===== Data entries =====

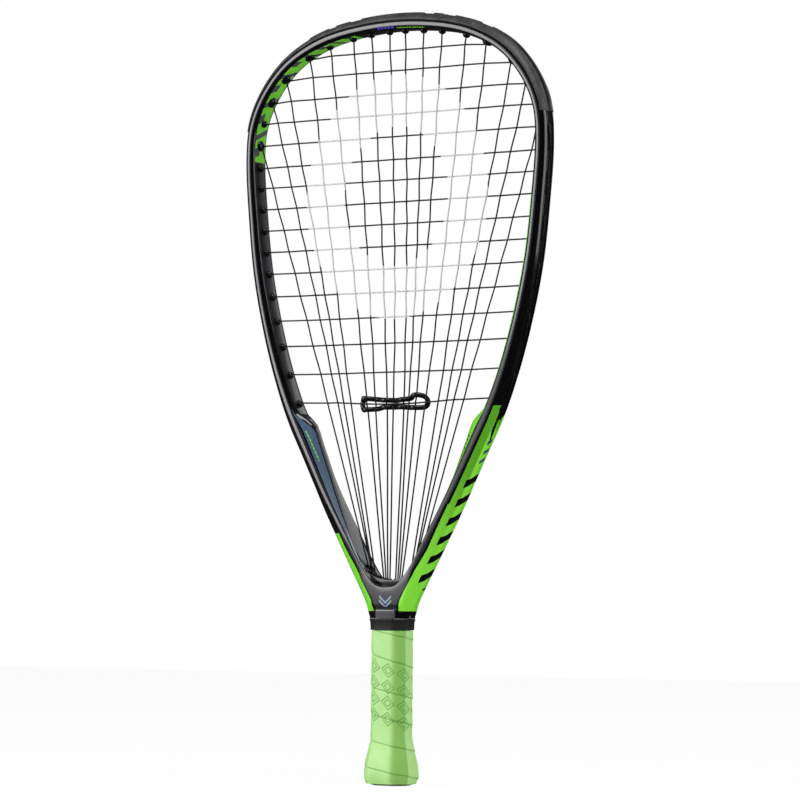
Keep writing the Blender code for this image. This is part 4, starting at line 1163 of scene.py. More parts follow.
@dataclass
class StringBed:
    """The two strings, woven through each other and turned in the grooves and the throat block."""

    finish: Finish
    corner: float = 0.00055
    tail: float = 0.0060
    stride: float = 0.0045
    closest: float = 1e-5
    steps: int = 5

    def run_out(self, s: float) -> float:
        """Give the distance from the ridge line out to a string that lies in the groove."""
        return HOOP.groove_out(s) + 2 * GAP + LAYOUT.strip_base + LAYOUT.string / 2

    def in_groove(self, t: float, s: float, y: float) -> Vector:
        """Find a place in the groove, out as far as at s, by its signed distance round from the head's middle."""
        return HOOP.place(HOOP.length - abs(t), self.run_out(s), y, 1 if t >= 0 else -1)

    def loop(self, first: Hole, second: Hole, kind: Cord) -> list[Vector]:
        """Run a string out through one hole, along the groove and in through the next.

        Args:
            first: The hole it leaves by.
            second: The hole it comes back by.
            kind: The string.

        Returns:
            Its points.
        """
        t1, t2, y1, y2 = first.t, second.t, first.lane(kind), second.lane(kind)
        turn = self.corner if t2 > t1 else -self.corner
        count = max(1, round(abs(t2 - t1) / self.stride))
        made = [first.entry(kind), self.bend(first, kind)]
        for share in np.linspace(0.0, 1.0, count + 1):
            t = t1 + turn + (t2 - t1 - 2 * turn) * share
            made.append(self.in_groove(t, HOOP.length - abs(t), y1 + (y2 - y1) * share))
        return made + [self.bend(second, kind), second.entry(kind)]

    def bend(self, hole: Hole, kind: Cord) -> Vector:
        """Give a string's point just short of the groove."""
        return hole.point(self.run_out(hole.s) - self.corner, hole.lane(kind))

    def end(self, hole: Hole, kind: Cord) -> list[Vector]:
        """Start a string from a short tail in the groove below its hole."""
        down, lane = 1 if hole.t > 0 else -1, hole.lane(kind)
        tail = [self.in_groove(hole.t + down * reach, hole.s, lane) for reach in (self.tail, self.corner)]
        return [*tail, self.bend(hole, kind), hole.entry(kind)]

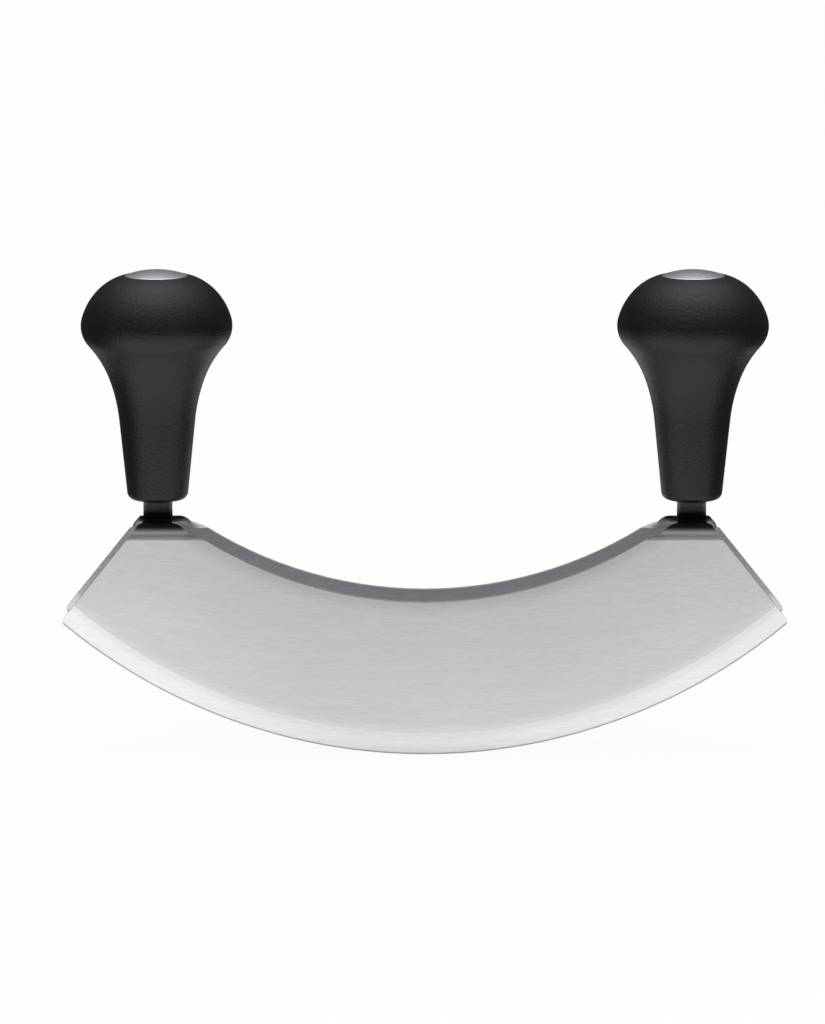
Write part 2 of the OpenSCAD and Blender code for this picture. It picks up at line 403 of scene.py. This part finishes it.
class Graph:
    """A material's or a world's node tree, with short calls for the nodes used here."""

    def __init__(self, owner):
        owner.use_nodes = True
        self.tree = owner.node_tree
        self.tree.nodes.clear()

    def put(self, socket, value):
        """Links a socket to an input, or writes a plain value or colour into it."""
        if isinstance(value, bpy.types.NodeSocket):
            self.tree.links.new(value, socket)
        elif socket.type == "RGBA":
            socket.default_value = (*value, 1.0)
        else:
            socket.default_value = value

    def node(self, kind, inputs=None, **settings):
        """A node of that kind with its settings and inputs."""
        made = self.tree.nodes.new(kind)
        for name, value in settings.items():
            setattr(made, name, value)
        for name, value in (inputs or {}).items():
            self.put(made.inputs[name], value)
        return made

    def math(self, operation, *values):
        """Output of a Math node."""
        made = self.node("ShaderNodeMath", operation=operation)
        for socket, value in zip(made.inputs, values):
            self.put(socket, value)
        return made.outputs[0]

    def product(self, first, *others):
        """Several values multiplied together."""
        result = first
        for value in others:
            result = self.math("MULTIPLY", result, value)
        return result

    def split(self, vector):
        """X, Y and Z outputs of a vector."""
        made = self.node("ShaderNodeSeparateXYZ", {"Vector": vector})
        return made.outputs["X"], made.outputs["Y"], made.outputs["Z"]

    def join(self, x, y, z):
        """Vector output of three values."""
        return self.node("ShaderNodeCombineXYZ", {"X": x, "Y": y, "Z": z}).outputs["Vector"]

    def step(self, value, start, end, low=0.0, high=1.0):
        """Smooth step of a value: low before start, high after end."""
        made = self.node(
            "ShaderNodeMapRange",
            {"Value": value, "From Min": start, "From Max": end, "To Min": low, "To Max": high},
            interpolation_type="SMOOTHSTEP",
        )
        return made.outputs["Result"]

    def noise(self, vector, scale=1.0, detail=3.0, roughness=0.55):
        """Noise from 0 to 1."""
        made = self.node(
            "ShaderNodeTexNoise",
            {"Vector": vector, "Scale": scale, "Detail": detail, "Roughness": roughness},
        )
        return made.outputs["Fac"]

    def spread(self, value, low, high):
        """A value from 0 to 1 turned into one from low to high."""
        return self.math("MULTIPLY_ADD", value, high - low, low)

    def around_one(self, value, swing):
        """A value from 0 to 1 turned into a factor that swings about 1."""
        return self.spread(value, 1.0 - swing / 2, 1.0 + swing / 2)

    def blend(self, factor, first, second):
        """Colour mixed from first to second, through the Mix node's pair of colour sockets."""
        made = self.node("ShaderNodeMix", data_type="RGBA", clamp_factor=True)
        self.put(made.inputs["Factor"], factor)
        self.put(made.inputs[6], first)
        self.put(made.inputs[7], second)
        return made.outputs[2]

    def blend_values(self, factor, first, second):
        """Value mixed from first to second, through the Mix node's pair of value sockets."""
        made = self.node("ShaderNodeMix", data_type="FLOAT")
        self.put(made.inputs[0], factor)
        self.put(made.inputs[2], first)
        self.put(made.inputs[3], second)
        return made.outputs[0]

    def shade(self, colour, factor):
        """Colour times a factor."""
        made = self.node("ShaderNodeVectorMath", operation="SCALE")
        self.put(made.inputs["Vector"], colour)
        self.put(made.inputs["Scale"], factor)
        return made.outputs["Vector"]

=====

Give again the run of lines that opens at the line with "Write part 2" and closes at the line with "socket.default_value = value", exactly, and only that run.

- [Solved exercise]
Write part 2 of the OpenSCAD and Blender code for this picture. It picks up at line 403 of scene.py. This part finishes it.
class Graph:
    """A material's or a world's node tree, with short calls for the nodes used here."""

    def __init__(self, owner):
        owner.use_nodes = True
        self.tree = owner.node_tree
        self.tree.nodes.clear()

    def put(self, socket, value):
        """Links a socket to an input, or writes a plain value or colour into it."""
        if isinstance(value, bpy.types.NodeSocket):
            self.tree.links.new(value, socket)
        elif socket.type == "RGBA":
            socket.default_value = (*value, 1.0)
        else:
            socket.default_value = value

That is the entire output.